- _EXERCISE GOAL_:
Copy out each line of the material below with no changes.

------ AVAILABLE RECORDS ------

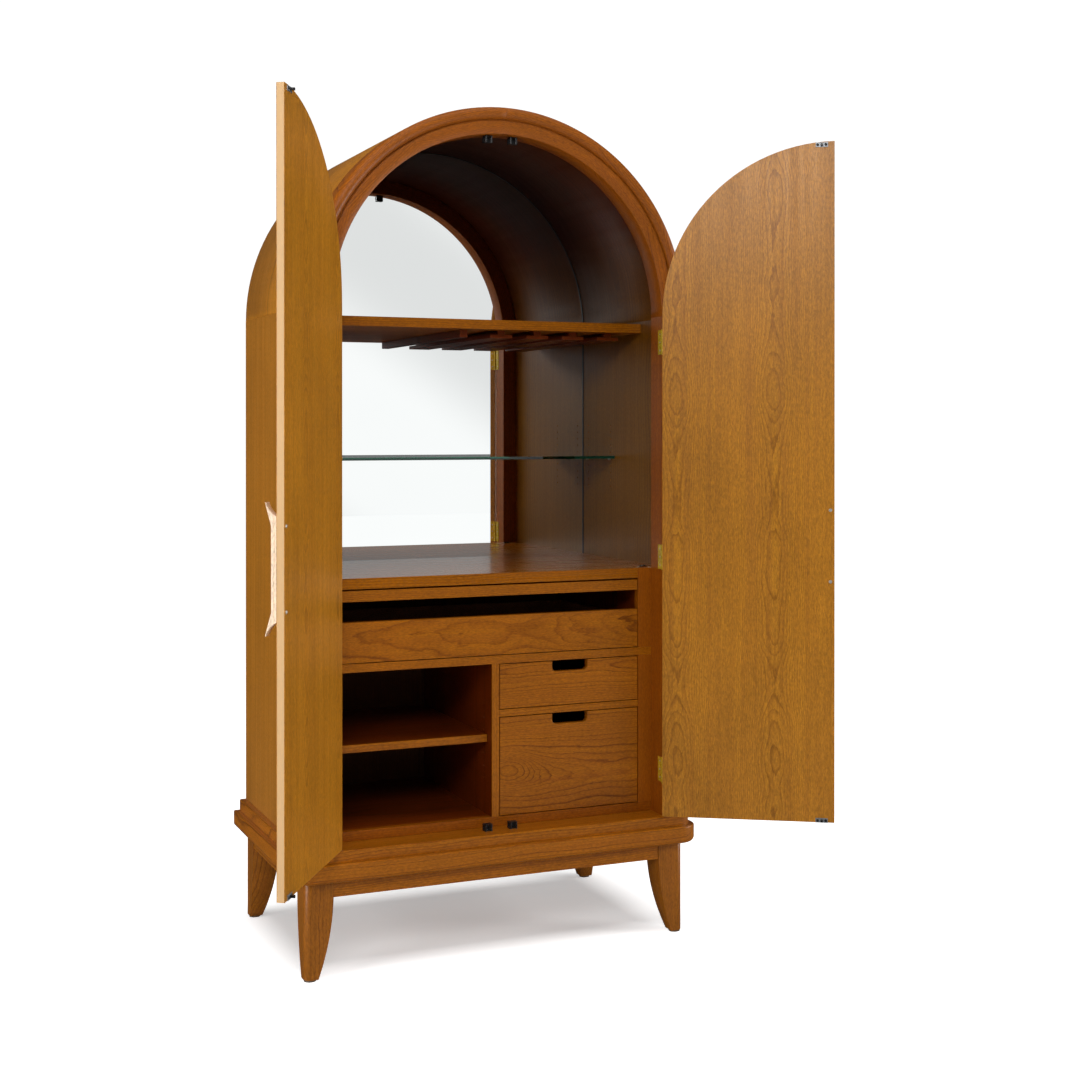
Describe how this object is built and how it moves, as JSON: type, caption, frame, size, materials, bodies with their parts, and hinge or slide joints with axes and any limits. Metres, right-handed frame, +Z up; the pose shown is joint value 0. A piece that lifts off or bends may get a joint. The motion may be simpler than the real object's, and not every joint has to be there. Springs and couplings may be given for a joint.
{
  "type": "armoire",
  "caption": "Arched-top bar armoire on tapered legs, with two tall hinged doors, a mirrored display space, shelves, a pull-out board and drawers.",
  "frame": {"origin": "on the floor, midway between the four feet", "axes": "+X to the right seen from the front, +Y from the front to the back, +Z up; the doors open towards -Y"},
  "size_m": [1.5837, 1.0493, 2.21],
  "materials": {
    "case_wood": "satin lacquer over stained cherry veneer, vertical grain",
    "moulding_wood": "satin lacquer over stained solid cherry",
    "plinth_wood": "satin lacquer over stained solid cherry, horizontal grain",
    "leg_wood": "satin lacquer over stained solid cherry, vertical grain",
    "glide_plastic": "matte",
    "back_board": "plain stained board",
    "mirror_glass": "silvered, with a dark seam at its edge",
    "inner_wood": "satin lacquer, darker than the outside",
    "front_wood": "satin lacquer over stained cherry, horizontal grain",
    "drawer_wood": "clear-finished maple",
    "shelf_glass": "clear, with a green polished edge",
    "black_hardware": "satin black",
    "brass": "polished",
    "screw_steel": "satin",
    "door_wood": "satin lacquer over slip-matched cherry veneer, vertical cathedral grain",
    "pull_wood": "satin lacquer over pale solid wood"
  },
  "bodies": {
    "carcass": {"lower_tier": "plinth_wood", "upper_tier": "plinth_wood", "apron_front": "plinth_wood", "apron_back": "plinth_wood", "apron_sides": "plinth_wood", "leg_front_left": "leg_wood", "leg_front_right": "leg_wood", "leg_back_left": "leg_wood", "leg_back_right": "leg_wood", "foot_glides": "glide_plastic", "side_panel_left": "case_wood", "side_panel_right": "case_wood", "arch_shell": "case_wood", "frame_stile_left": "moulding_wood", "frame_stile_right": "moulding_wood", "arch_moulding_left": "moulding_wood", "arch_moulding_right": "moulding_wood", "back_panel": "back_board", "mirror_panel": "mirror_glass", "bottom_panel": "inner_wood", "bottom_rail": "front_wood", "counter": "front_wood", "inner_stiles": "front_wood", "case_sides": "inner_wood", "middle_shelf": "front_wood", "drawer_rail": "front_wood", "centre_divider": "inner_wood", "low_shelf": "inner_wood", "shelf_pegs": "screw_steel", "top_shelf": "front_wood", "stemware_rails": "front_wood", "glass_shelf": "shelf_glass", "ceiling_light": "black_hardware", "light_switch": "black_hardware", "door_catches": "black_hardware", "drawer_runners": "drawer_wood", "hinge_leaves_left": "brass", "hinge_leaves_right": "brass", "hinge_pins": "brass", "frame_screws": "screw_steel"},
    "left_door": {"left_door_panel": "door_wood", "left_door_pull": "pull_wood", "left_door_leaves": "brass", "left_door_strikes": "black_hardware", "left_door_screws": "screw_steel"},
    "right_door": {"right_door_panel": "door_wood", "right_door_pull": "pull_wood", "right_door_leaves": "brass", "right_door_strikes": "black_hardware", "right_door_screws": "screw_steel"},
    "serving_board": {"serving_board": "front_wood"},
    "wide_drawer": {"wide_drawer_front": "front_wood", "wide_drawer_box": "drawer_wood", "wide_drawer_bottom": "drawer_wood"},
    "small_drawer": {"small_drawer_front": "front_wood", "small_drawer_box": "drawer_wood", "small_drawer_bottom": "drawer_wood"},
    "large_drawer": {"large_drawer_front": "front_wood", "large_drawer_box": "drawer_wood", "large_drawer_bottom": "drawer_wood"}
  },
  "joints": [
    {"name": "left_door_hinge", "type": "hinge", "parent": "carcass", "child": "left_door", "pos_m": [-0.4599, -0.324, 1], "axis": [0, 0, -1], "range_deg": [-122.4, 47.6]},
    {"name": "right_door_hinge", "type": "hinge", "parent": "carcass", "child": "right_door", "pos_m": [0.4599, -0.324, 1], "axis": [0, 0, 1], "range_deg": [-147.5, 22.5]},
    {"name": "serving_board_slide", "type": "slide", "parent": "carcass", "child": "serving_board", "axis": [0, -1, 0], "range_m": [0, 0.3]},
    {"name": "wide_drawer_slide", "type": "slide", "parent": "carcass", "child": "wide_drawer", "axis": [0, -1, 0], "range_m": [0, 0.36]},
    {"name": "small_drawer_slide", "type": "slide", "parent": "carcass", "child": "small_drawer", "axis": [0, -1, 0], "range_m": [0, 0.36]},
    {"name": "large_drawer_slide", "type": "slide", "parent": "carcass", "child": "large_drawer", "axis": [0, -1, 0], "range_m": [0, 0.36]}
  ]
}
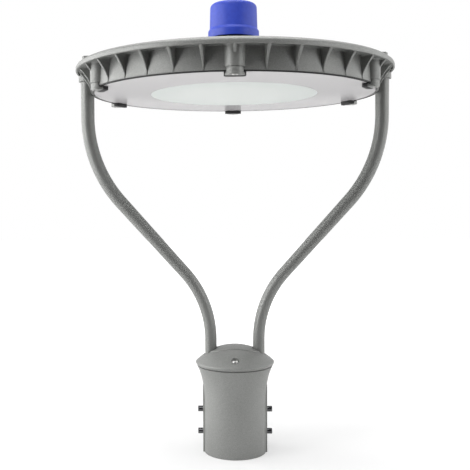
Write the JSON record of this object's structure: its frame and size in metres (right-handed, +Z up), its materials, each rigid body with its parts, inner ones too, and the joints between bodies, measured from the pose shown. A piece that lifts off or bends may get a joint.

------

- _RESULT OF THE TASK_:
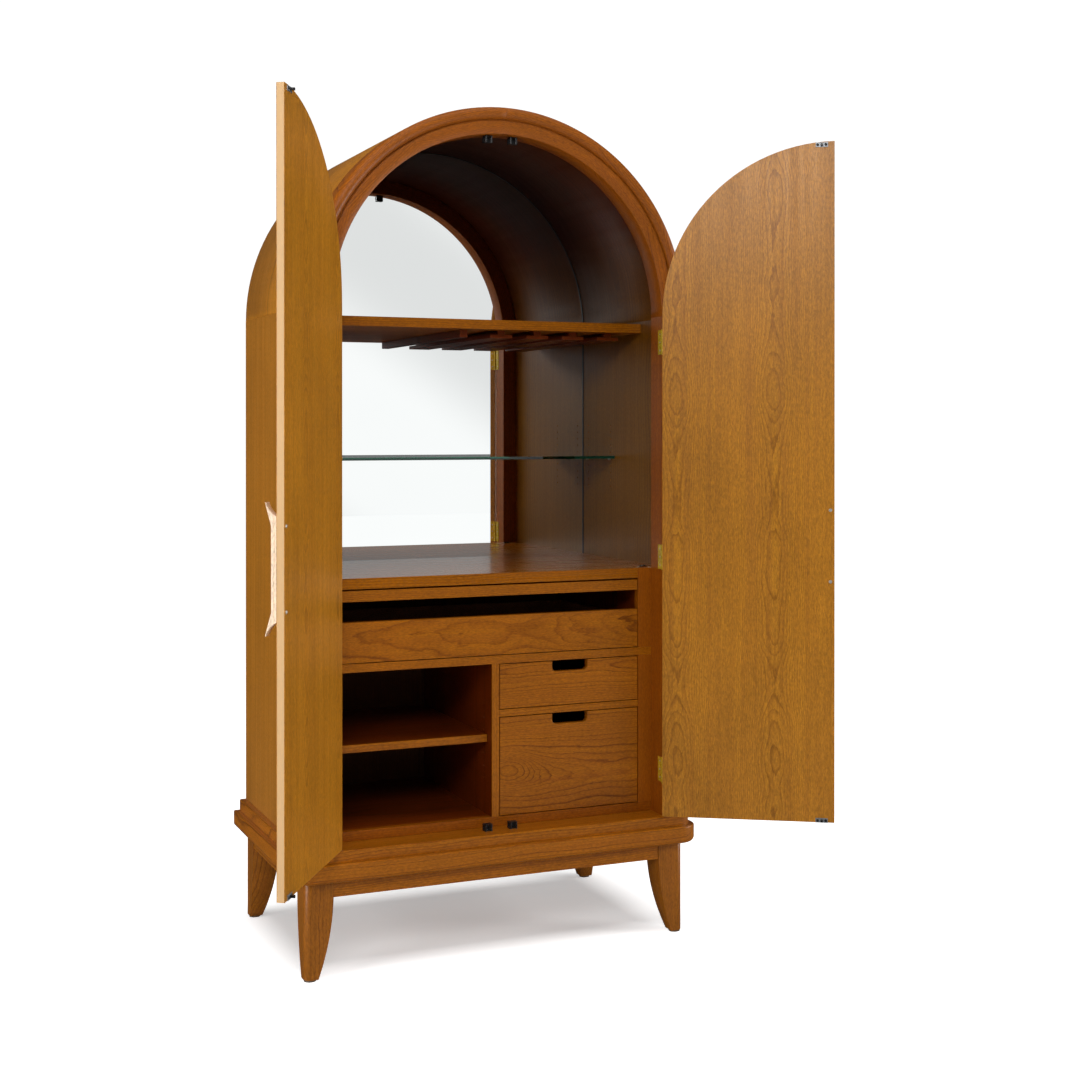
Describe how this object is built and how it moves, as JSON: type, caption, frame, size, materials, bodies with their parts, and hinge or slide joints with axes and any limits. Metres, right-handed frame, +Z up; the pose shown is joint value 0. A piece that lifts off or bends may get a joint. The motion may be simpler than the real object's, and not every joint has to be there. Springs and couplings may be given for a joint.
{
  "type": "armoire",
  "caption": "Arched-top bar armoire on tapered legs, with two tall hinged doors, a mirrored display space, shelves, a pull-out board and drawers.",
  "frame": {"origin": "on the floor, midway between the four feet", "axes": "+X to the right seen from the front, +Y from the front to the back, +Z up; the doors open towards -Y"},
  "size_m": [1.5837, 1.0493, 2.21],
  "materials": {
    "case_wood": "satin lacquer over stained cherry veneer, vertical grain",
    "moulding_wood": "satin lacquer over stained solid cherry",
    "plinth_wood": "satin lacquer over stained solid cherry, horizontal grain",
    "leg_wood": "satin lacquer over stained solid cherry, vertical grain",
    "glide_plastic": "matte",
    "back_board": "plain stained board",
    "mirror_glass": "silvered, with a dark seam at its edge",
    "inner_wood": "satin lacquer, darker than the outside",
    "front_wood": "satin lacquer over stained cherry, horizontal grain",
    "drawer_wood": "clear-finished maple",
    "shelf_glass": "clear, with a green polished edge",
    "black_hardware": "satin black",
    "brass": "polished",
    "screw_steel": "satin",
    "door_wood": "satin lacquer over slip-matched cherry veneer, vertical cathedral grain",
    "pull_wood": "satin lacquer over pale solid wood"
  },
  "bodies": {
    "carcass": {"lower_tier": "plinth_wood", "upper_tier": "plinth_wood", "apron_front": "plinth_wood", "apron_back": "plinth_wood", "apron_sides": "plinth_wood", "leg_front_left": "leg_wood", "leg_front_right": "leg_wood", "leg_back_left": "leg_wood", "leg_back_right": "leg_wood", "foot_glides": "glide_plastic", "side_panel_left": "case_wood", "side_panel_right": "case_wood", "arch_shell": "case_wood", "frame_stile_left": "moulding_wood", "frame_stile_right": "moulding_wood", "arch_moulding_left": "moulding_wood", "arch_moulding_right": "moulding_wood", "back_panel": "back_board", "mirror_panel": "mirror_glass", "bottom_panel": "inner_wood", "bottom_rail": "front_wood", "counter": "front_wood", "inner_stiles": "front_wood", "case_sides": "inner_wood", "middle_shelf": "front_wood", "drawer_rail": "front_wood", "centre_divider": "inner_wood", "low_shelf": "inner_wood", "shelf_pegs": "screw_steel", "top_shelf": "front_wood", "stemware_rails": "front_wood", "glass_shelf": "shelf_glass", "ceiling_light": "black_hardware", "light_switch": "black_hardware", "door_catches": "black_hardware", "drawer_runners": "drawer_wood", "hinge_leaves_left": "brass", "hinge_leaves_right": "brass", "hinge_pins": "brass", "frame_screws": "screw_steel"},
    "left_door": {"left_door_panel": "door_wood", "left_door_pull": "pull_wood", "left_door_leaves": "brass", "left_door_strikes": "black_hardware", "left_door_screws": "screw_steel"},
    "right_door": {"right_door_panel": "door_wood", "right_door_pull": "pull_wood", "right_door_leaves": "brass", "right_door_strikes": "black_hardware", "right_door_screws": "screw_steel"},
    "serving_board": {"serving_board": "front_wood"},
    "wide_drawer": {"wide_drawer_front": "front_wood", "wide_drawer_box": "drawer_wood", "wide_drawer_bottom": "drawer_wood"},
    "small_drawer": {"small_drawer_front": "front_wood", "small_drawer_box": "drawer_wood", "small_drawer_bottom": "drawer_wood"},
    "large_drawer": {"large_drawer_front": "front_wood", "large_drawer_box": "drawer_wood", "large_drawer_bottom": "drawer_wood"}
  },
  "joints": [
    {"name": "left_door_hinge", "type": "hinge", "parent": "carcass", "child": "left_door", "pos_m": [-0.4599, -0.324, 1], "axis": [0, 0, -1], "range_deg": [-122.4, 47.6]},
    {"name": "right_door_hinge", "type": "hinge", "parent": "carcass", "child": "right_door", "pos_m": [0.4599, -0.324, 1], "axis": [0, 0, 1], "range_deg": [-147.5, 22.5]},
    {"name": "serving_board_slide", "type": "slide", "parent": "carcass", "child": "serving_board", "axis": [0, -1, 0], "range_m": [0, 0.3]},
    {"name": "wide_drawer_slide", "type": "slide", "parent": "carcass", "child": "wide_drawer", "axis": [0, -1, 0], "range_m": [0, 0.36]},
    {"name": "small_drawer_slide", "type": "slide", "parent": "carcass", "child": "small_drawer", "axis": [0, -1, 0], "range_m": [0, 0.36]},
    {"name": "large_drawer_slide", "type": "slide", "parent": "carcass", "child": "large_drawer", "axis": [0, -1, 0], "range_m": [0, 0.36]}
  ]
}
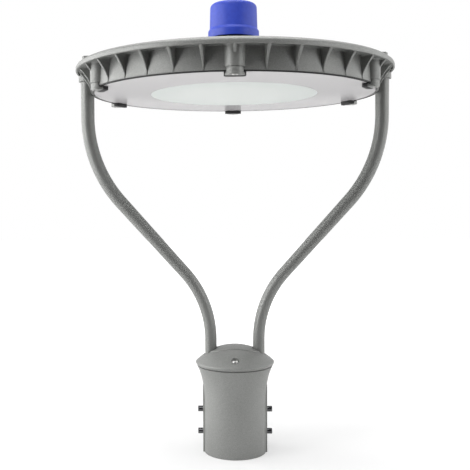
Write the JSON record of this object's structure: its frame and size in metres (right-handed, +Z up), its materials, each rigid body with its parts, inner ones too, and the joints between bodies, measured from the pose shown. A piece that lifts off or bends may get a joint.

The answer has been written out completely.